The naira continued its downward slide on the parallel market yesterday, dropping to N487/$1 from N484/$1 at the weekend. Data obtained from “Abokifx,” a website that tracks forex rates on the parallel market showed that although trading had opened earlier in the day with the naira at N483/$1, it depreciated against the greenback to close at N487/$1.
The naira has been under pressure on the parallel market since the beginning of the year, due to foreign exchange scarcity occasioned by the slump in the price of oil( the commodity that accounts for about 90 per cent of Nigeria’s export earnings).
However, after rebounding from N477 per dollar to N440/$1 in early September, following an announcement by the Central Bank of Nigeria (CBN) that it would resume the sale of dollars to Bureaux De Change (BDCs) on September 7, the naira gradually weakened to between N460/$1 and N463 per dollar on the parallel market.
The CBN had in March suspended its weekly sale of forex to the BDCs due to the suspension of international flights and other coronavirus containment measures announced by the Federal Government.
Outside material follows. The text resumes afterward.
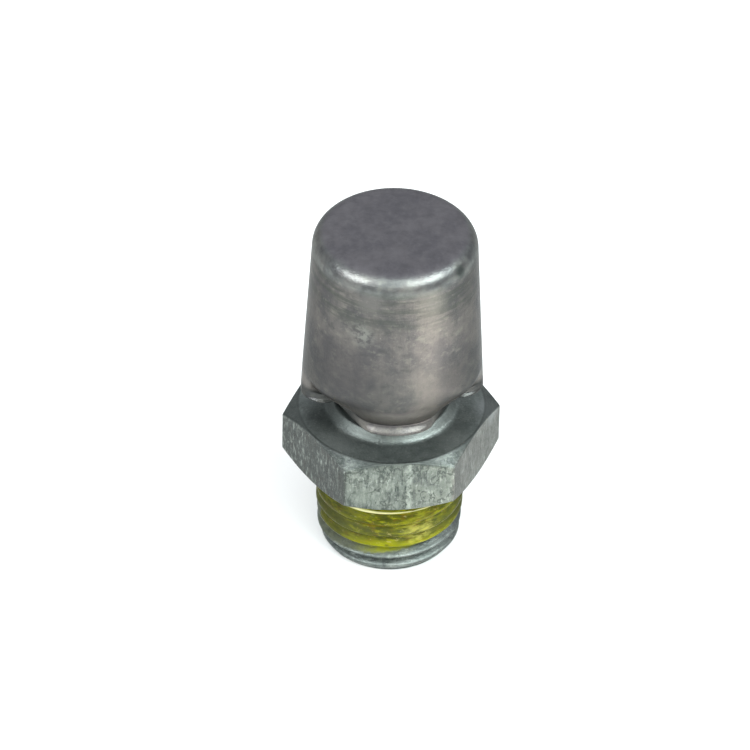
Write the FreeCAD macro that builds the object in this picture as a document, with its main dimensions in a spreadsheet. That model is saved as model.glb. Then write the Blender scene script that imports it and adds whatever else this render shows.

Analysts attribute the naira’s recent weakening to the yearly Christmas season import bill pressure, which usually starts around this time of the year and disappears in January. A forex dealer, who did not want to be named, told New Telegraph that despite the CBN’s interventions in the official forex window only very few importers are able to access dollars, thus pushing them to the parallel market and increasing demand for forex in that segment of the market.